Это дало Роману возможность отсыпаться днём без тычков и попрёков, а по ночам бродить по городу и наблюдать. По его расчётам, вранья точно должно было хватить на месяц. "Потом что-нибудь да придумается, - решил он легкомысленно. - В крайнем случае, одолжу у кого-нибудь". Кредитоспособность тех своих приятелей и знакомых, которые поверили бы Роману в долг хотя бы на рубль, он явно не учёл.
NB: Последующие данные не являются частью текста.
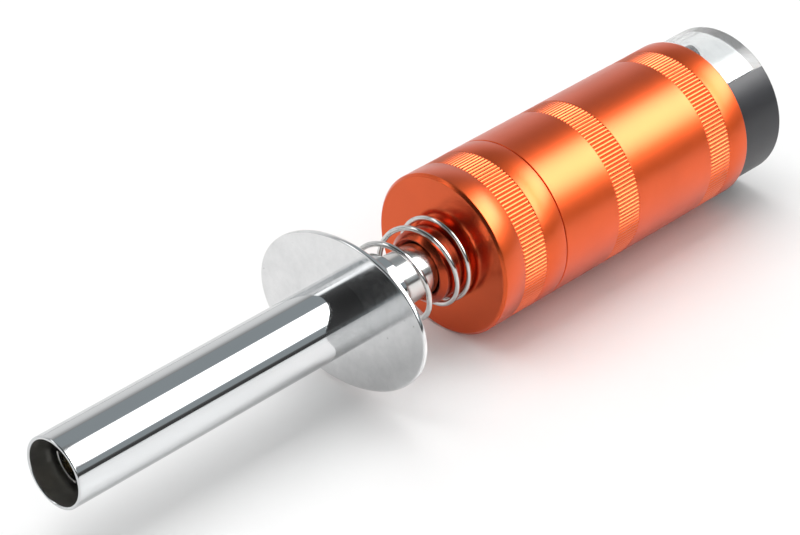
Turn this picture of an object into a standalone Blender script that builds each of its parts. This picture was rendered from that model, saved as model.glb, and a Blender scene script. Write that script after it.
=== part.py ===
"""Glow plug igniter with an ammeter in its tail, lying on its barrel.

The igniter's axis is world +X, from the open nose to the meter. Every turned piece is drawn in the
axis frame: local +Z is the axis, and a station is a distance along it from the nose's open rim.
Lengths are in metres.
"""

import math

import bmesh
import bpy
from mathutils import Matrix

# Driving dimensions
LENGTH = 0.1608
BODY_R = 0.0150
BODY_STEPS = 64
SLEEVE_R = 0.00641
SLEEVE_BORE_R = 0.0058
CLIP_R = 0.00475
CLIP_BORE_R = 0.0042
GAP = 0.00015
CHAMFER = 0.0005
SEAM_EDGE = 0.00018

# Stations along the axis, from the nose's rim
FLANGE_AT = 0.0629
FLANGE_THICK = 0.0010
SLEEVE_END = 0.0730
CLIP_START = 0.0046
CLIP_END = 0.0920
HUB_FACE = 0.0809
CAP_FACE = 0.0871
CAP_END = 0.1025
BARREL_START = 0.10265
BARREL_END = 0.1509
METER_END = LENGTH

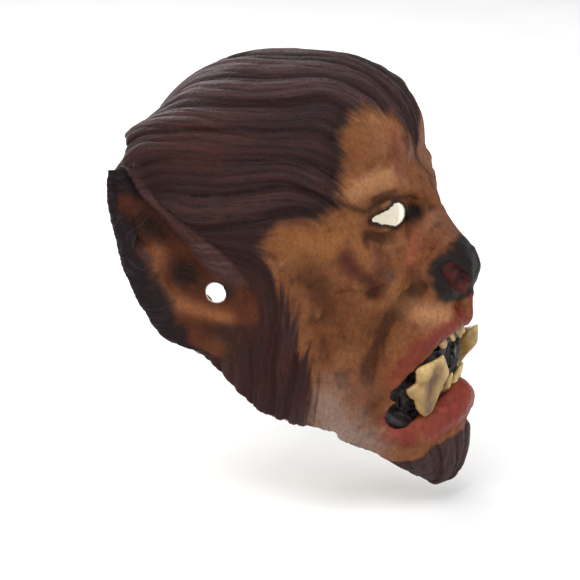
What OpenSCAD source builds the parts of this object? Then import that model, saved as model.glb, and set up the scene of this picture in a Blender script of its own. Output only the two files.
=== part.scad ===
/*
   Latex werewolf mask, open at the back, worn over the face and the crown of the head.
   The origin is the middle of the wearer's head, level with the ear holes. The face looks
   along -Y, +X is the wearer's left and +Z is up. All sizes are in millimetres.
*/

/* [Head form] */
// Width across the hair, without the ears
head_w = 188; // [180:1:196]
// Depth from the nose tip to the back edge of the ears
head_d = 218; // [210:1:226]
// Height from the tip of the chin tuft to the top of the hair
mask_h = 286; // [276:1:296]
// Thickness of the latex
wall = 4; // [3:0.5:5]

/* [Openings] */
// Radius of the round hole in each ear
ear_hole_r = 6.5; // [5:0.5:8]
// Radius of the round inner end of each eye hole
eye_hole_r = 8; // [7:0.5:9]

/* [Teeth] */
// Length of a lower fang
fang_len = 44; // [38:1:48]
// Radius of a lower fang at its root
fang_r = 10; // [8:0.5:11]
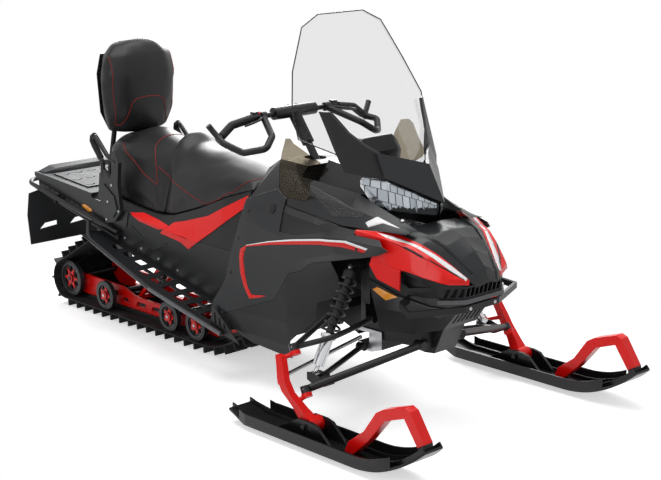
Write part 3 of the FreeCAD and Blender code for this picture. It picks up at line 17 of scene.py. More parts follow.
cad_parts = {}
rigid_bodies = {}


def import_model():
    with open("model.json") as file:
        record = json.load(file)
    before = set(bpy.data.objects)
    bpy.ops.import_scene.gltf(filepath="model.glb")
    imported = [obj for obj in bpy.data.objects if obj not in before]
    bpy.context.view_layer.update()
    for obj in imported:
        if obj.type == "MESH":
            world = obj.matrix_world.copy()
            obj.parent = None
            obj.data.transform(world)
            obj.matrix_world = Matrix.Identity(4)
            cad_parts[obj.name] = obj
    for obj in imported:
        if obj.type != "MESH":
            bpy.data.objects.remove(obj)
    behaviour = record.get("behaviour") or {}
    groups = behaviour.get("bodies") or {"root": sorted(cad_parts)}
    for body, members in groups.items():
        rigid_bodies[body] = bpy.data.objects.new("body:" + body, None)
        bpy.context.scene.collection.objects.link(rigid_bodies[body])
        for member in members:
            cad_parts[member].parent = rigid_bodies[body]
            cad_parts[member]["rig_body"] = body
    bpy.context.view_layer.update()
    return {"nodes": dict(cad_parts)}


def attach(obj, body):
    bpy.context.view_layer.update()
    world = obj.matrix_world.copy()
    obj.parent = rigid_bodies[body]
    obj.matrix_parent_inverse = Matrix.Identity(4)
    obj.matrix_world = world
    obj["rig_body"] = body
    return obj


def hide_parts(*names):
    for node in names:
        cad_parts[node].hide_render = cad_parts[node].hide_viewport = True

Все эти житейские мелочи казались ему неважными и пустяковыми. В особенности - в свете колоссального научного труда, в котором уже начали появляться какие-то проблески.
Шляясь по пустынным улицам, Роман выяснил для себя весьма принципиальную вещь: ночной город был неоднороден. Тяжело описать словами смутное ощущение, похожее на сон или предчувствие, но узнавать это ощущение Роман довольно скоро научился. Вампиры называли это "войти" - и Роман понял: нужно действительно войти в какое-то другое пространство, которое выглядит обычно и не имеет чётких границ, зато когда "входишь", в сердце появляется та самая, булгаковская, "тупая игла" и накатывает тоска или неоправданный страх. Улица не меняется, и небеса не меняются, и ничего не меняется - но чувствуешь некий явственный внутренний толчок. Вот тогда и нужно смотреть в оба - можно заметить вампира среди редких ночных прохожих.
Роман интересовал нежить, очевидно, значительно слабее, чем нежить интересовала Романа. Существа, не отбрасывающие тени и почти не оставляющие следов на снегу, решительно не желали замечать новоявленного исследователя. Они ровно ничего не предпринимали - не думали нападать, не вступали в контакт, а если Роман пытался заговорить с кем-то из них - изо всех сил старались поскорее улизнуть.
Причём не имело смысла обманывать себя: вампиры его не боялись. Эмоция, которую Роман наблюдал чаще всего, характеризовалась скорее как омерзение и брезгливость. Это ему совершенно не нравилось, потому что рушило все грандиозные планы.